The leader of Warwick District Council will step down but insists the Conservative party is not in turmoil despite resignations and fury at plans for thousands of new homes.
Cllr Michael Doody (Con, Radford) announced he would resign as leader after six years on December 4 due to ‘lack of loyalty and support’ from members of his party.
Explaining his decision to the KWN, he said: “Some members made it clear that they did not want me as leader and I accepted that I wasn’t wanted.
“There are a number of members who have pretended to be my friend but have worked actively against me. I hope they will have cause to regret their disloyalty in the near future.”
The shock move came alongside a growing rift within the party as three members - including Kenilworth’s John Dagg - left the political group to sit as independent members of the council.
Cllr Dagg (Ken, St John’s), who could not be contacted for comment by the KWN, left the group days before Cllr Doody announced he would step aside as leader.
Two Warwick members left the party after upset over the Local Plan and placement of thousands of new homes.
And as a result, the district council could be heading into turmoil as the Conservative party lost control amidst contentious decisions over the Local Plan.
The formerly ruling party has now lost Warwick councillors Linda Bromley and Anne Mellor, and Kenilworth councillor John Dagg after they all turned their back on the political group. The losses, on top of the suspension of Warwick’s Cllr Bob Dhillon means the party drops from 25 seats to 22 and loses its majority on the council.
And it all boils down to rows and upset over the contentious Local Plan, which sets out a framework for development and will identify sites for as many as 14,500 new homes and industrial sites to be built over the next decade.

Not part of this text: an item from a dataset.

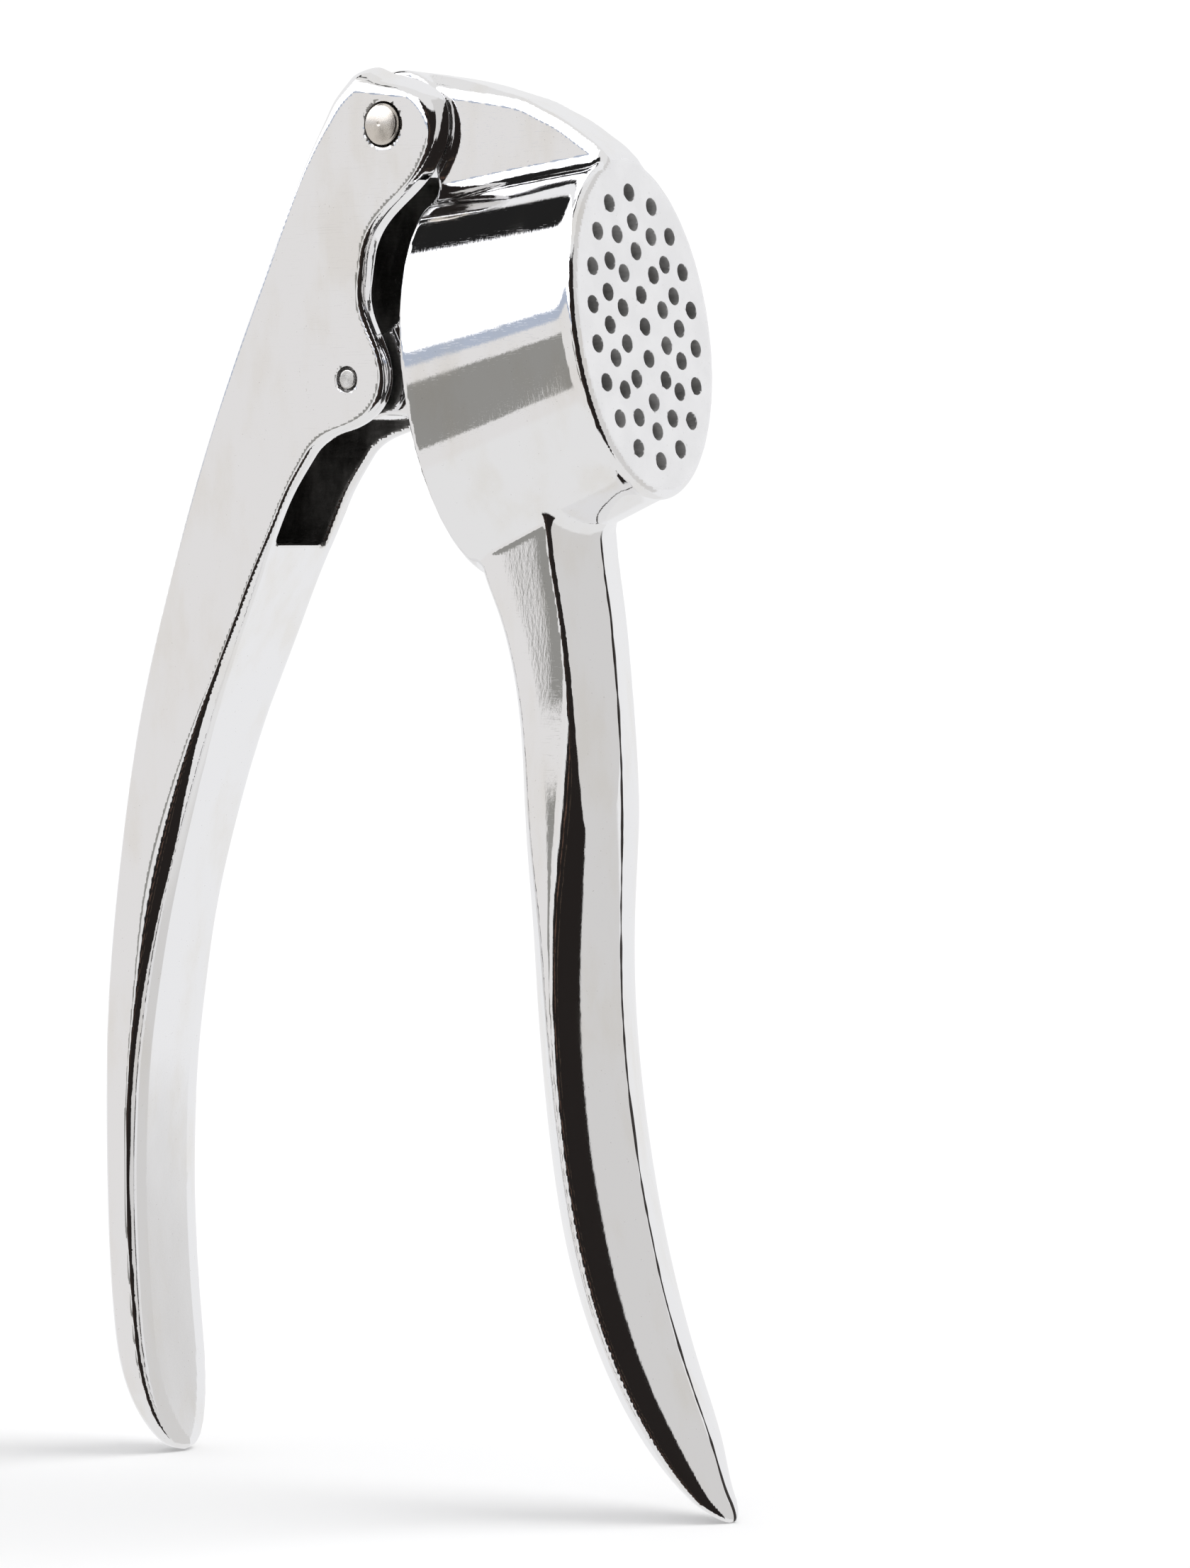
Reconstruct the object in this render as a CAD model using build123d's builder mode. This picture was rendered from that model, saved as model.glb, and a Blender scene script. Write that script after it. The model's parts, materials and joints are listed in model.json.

The Government has stipulated the number of builds which must be taken on in the area and final figures will to be announced any day now.
So far at least 4,500 of the houses are proposed south of Warwick, Leamington and Whitnash, which has caused anger among members.
Just 700 homes are planned for Kenilworth at Thickthorn, which has proved unpopular in some more affected areas.
But councillors have previously defended the figure as proportionate as the town is ‘strangled’ by green belt land, the Gateway and looming HS2.
And thanks to the Town Action Plan questionnaire on development which was filled in by almost 2,000 people, members said they can be “proud” to go into discussions knowing what their residents want.
But decisions for the district are not set to come easily as final figures for the number of new houses it must take on are due in any day now.
And despite the uproar and chance for the three smaller parties to work together and take overall control of plans, Cllr Doody insists there is “no threat” to the Conservative party which will ensure the best for the district.
He told the KWN: “My decision to step down as leader is nothing like those who decided to run to the Independents.
“There are a lot difficult decisions to make and they were elected as Conservatives to make those decisions.
“If you don’t like what is being proposed then the best place to be to change that is the party with control. But there is certainly no threat to the party and I am confident the new leader will be a Conservative. I don’t see why the other parties would want to have to make these difficult decisions on the local plan just eighteen months before an election. Who would want to be in that position? The decisions are going to be very unpopular and we have to accept that.”
A new leader of the Conservative group is expected to be elected by November 11.
The conservative party has lost three members, but how does it leave the district council
Conservative seats - 22
Liberal Democrat seats - 9
Labour seats - 8
Independent seats - 7
The Conservative party has lost its majority of 1 seat, meaning members from the other three parties could form a coalition alliance and take council control.